Karim Aga Khan and Begum Salimah, mother of Aga Khan V, Zahra and Hussain Aga Khan (ph. Archivio Enzo Satta)

Our meeting quickly developed into a friendship and he asked me to join their team of architects in Costa Smeralda. Just enough time to hand in my notice at the studio in South Africa and by the beginning of 1973, I was already in Costa Smeralda. If that was the prologue, the next phase was the first chapter of my long adventure in the company of the prince, which lasted more than 50 years. The Aga Khan was only 8 years older than me at that time, but had a very determined vision with clear plans about the future. He was a visionary as well as a pragmatic man. He knew how to interact with the best professionals in every sector, but also to train those who would be left in charge of the project in the future and had a close connection to this land. Just like me. During a period of hiatus at work on the coast he suggested that I go to United States and take a Degree of Master of Architecture in Urban Design at Harvard University, just like he had done. And so I left. I faced many difficulties but the Prince always supported me, not only financially but also psychologically. It was one of his qualities: he knew how to take care of everything and everyone. It was not a way to control people, but rather a sense of participation and belonging.

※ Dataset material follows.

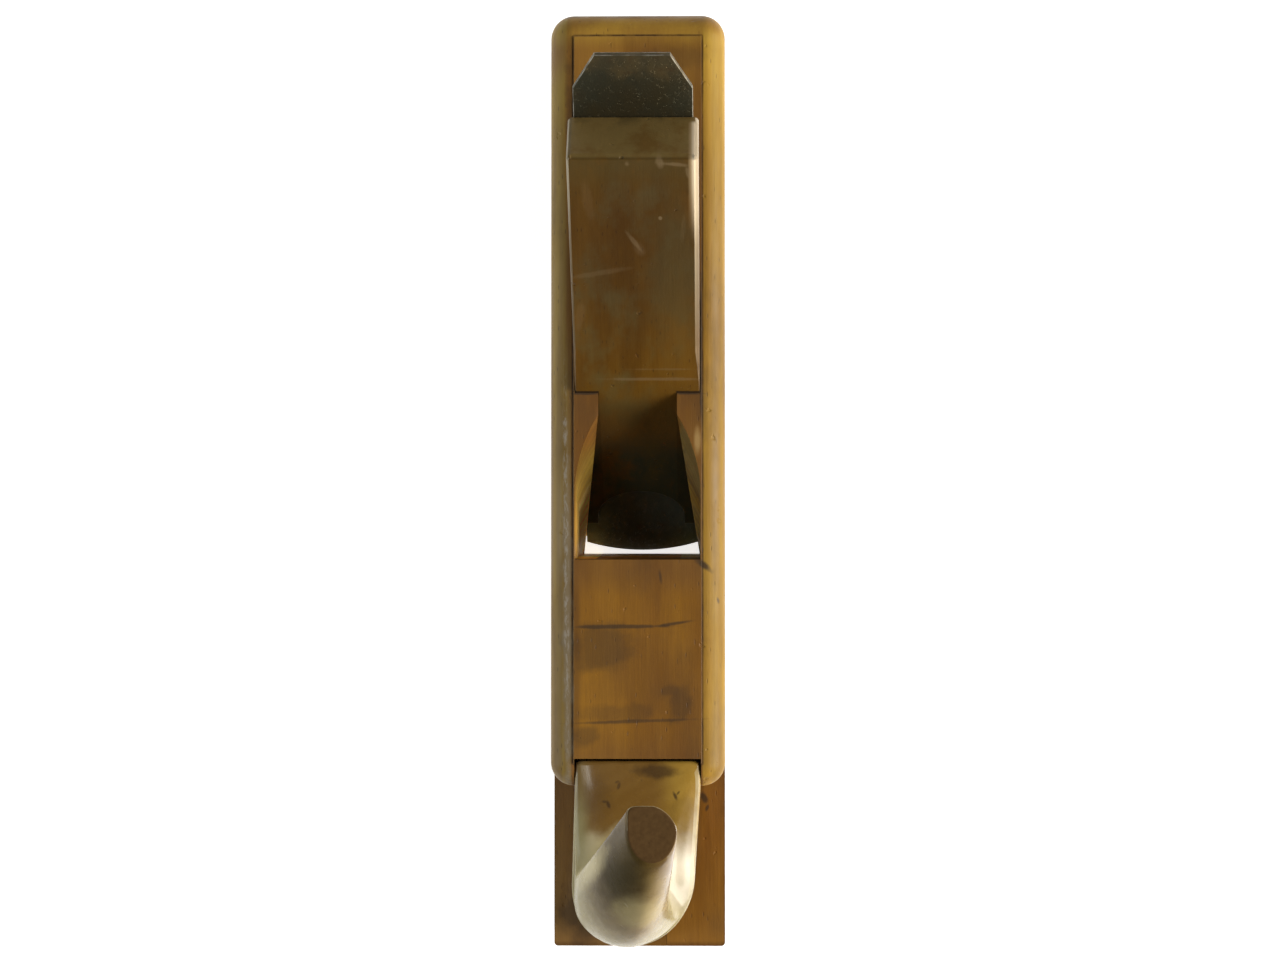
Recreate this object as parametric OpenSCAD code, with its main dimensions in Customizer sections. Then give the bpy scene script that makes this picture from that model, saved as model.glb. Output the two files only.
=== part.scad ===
/* [Stock] */
// Length of the stock from toe to heel
stock_l = 240; // [220:1:300]
// Width of the stock
stock_w = 44.5; // [42:0.5:60]
// Height of the stock from the sole to the flat field
stock_h = 60; // [56:1:70]
// Height of the stepped-down toe deck above the sole
deck_h = 35; // [30:1:42]
// Length of the toe deck in front of the rail ends
deck_l = 43; // [42:1:60]
// Width of the moulded upper edge, and radius of the heel's upright corners
edge_r = 6; // [4:0.5:6]
// Depth of the quirk, the small step between the flat field and the round-over
quirk_d = 0.5; // [0.3:0.1:1]
// Width of the quirk's flat floor
quirk_w = 0.5; // [0.3:0.1:1]
// Radius of the toe's upright corners
toe_r = 1; // [0.5:0.5:2]

/* [Throat] */
// Width of the throat and of the bed
throat_w = 32; // [31:0.5:36]
// Angle of the bed above the sole
bed_angle = 45; // [43:1:50]
// Distance from the middle of the stock forward to the cutting edge
edge_fwd = 16.8; // [5:0.1:30]
// Height of the cutting edge above the sole as stored
edge_lift = 0.2; // [0:0.1:0.5]
// Gap between the cutting edge and the front of the mouth
mouth_gap = 1; // [0.8:0.1:3]
// How far the throat's front wall leans forward over its height
front_lean = 1.5; // [0:0.1:6]
// How far each abutment stands out from the throat's side at the top
abut_w = 6; // [4:0.5:8]
// Length of each abutment's inner side at the top, along the stock
abut_l = 4; // [3:0.5:8]
// Height above the sole where the abutments have tapered away
abut_end = 3; // [2:0.5:8]
// Length of each abutment and its scooped cheek at the top, along the stock
cheek_l = 25; // [16:1:28]

/* [Iron] */
// Length of the iron from cutting edge to top
iron_l = 166; // [150:1:190]
// Width of the iron at the cutting edge
iron_w = 30; // [26:0.5:30.5]
// Width of the iron at its top
iron_top_w = 28.8; // [24:0.1:30]
// Thickness of the iron
iron_t = 2.8; // [2.5:0.1:4.5]
// Length of each clipped top corner along the iron
clip_l = 9.8; // [4:0.1:14]
// Width of each clipped top corner across the iron
clip_w = 5.3; // [3:0.1:8]
// Chamfer on the back of the iron's struck end and clipped corners
iron_chamfer = 1.6; // [0.5:0.1:1.8]
// Radius of the cambered cutting edge
camber_r = 38; // [30:1:80]
// Angle of the ground bevel
bevel_angle = 30; // [25:1:35]
// Thickness of the hard steel plate welded to the iron's face
steel_t = 1; // [0.6:0.1:1.5]
// Length of the steel plate up from the cutting edge
steel_l = 95; // [60:1:120]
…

My relationship with the Prince was very impactful and important for me from a professional and human point of view. Thanks to him, I had the opportunity to work with the best architects in the world: in Sardinia with Jacques Coüelle, Savin Coüelle, Michele and Giancarlo Busiri Vici, Luigi Vietti, and Antonio Simon Mossa, but also with other professionals of various sectors such as environmental science, real estate, and tourism. I also travelled a lot because of him: I have been to Europa, United States, the Caribbean and Asia.

Porto Cervo in the 1970s

I worked for Sasaki in Boston, the largest landscape architecture firm in the United States. All of this was a great opportunity for professional development, and in particular, I learnt to have great respect for the landscape that had inspired Karim.

From a human point of view, his natural empathy with everyone, not just his peers, and the need to research and learn before each new project was an example for me. And last but not least, his rigour, which was not strictness but extreme moral integrity.